11) USTTAD has many components, from upgrading of skills and training in traditional arts and crafts through various institutions, to offering apprenticeship stipend for research and development, to providing support to minority artisans in marketing their products through the Hunar Haat exhibitions. It’s a 100 per cent centrally funded scheme and provides assistance of Rs 10,000 per month to each trainee and is routed through various organisations that launch such initiatives to train minorities.
These are the main schemes in education, skill training, and employment generation that are currently being run by MoMA.
Not only has the Modi government continued these UPA-era schemes, but it has also launched its own initiatives such as Padho Pardesh, Nai Manzil, and USTTAD. As noted in the beginning, this sectarianism flows chiefly from the Prime Minister’s 15-point programme and Sachar committee recommendations.
A year after Sachar committee had submitted its report and the UPA government had announced its intention to implement its recommendations, the then-Bharatiya Janata Party Rajya Sabha member of Parliament Arun Shourie had remarked that “nobody would be able to stop Gujarat Chief Minister Narendra Modi from coming to power at Delhi once the Sachar Committee’s report was implemented”. He was right.

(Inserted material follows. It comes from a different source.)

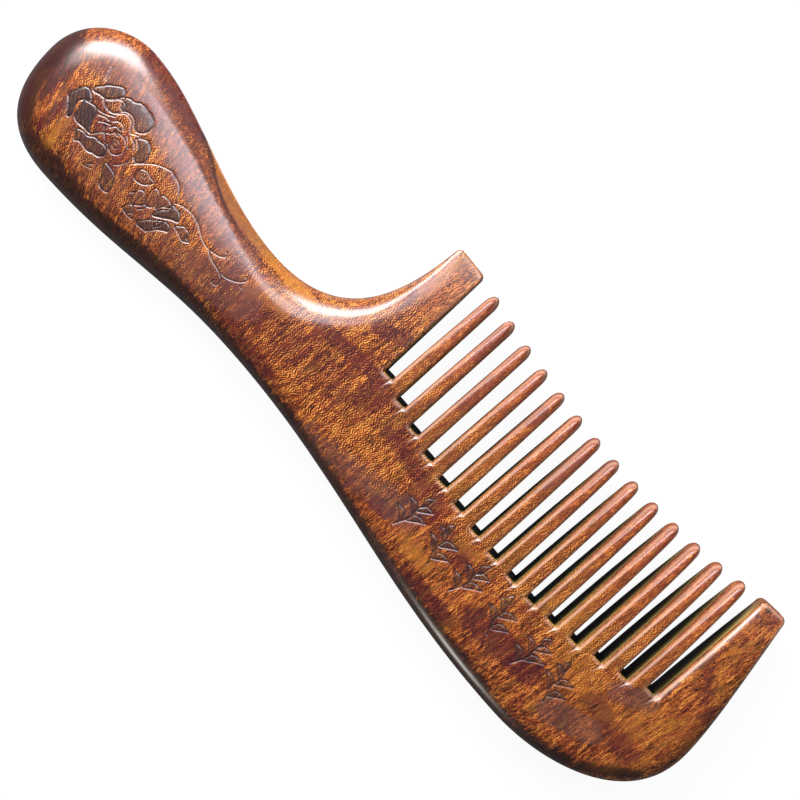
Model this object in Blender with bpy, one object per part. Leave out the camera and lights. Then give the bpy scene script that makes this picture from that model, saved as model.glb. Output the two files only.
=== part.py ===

The UPA government implemented the Sachar committee report. But although Modi came to power in Delhi, sectarian schemes continue unabated.
One is not sure what Shourie thinks of MoMA schemes today. He has also had a fall-out with Modi. But the latter would do well to heed what Shourie said more than a decade ago: “Never give to one religion which you cannot give to all religions.”
Chief minister Modi would have agreed with Shourie. Prime Minister Modi, it appears, doesn’t.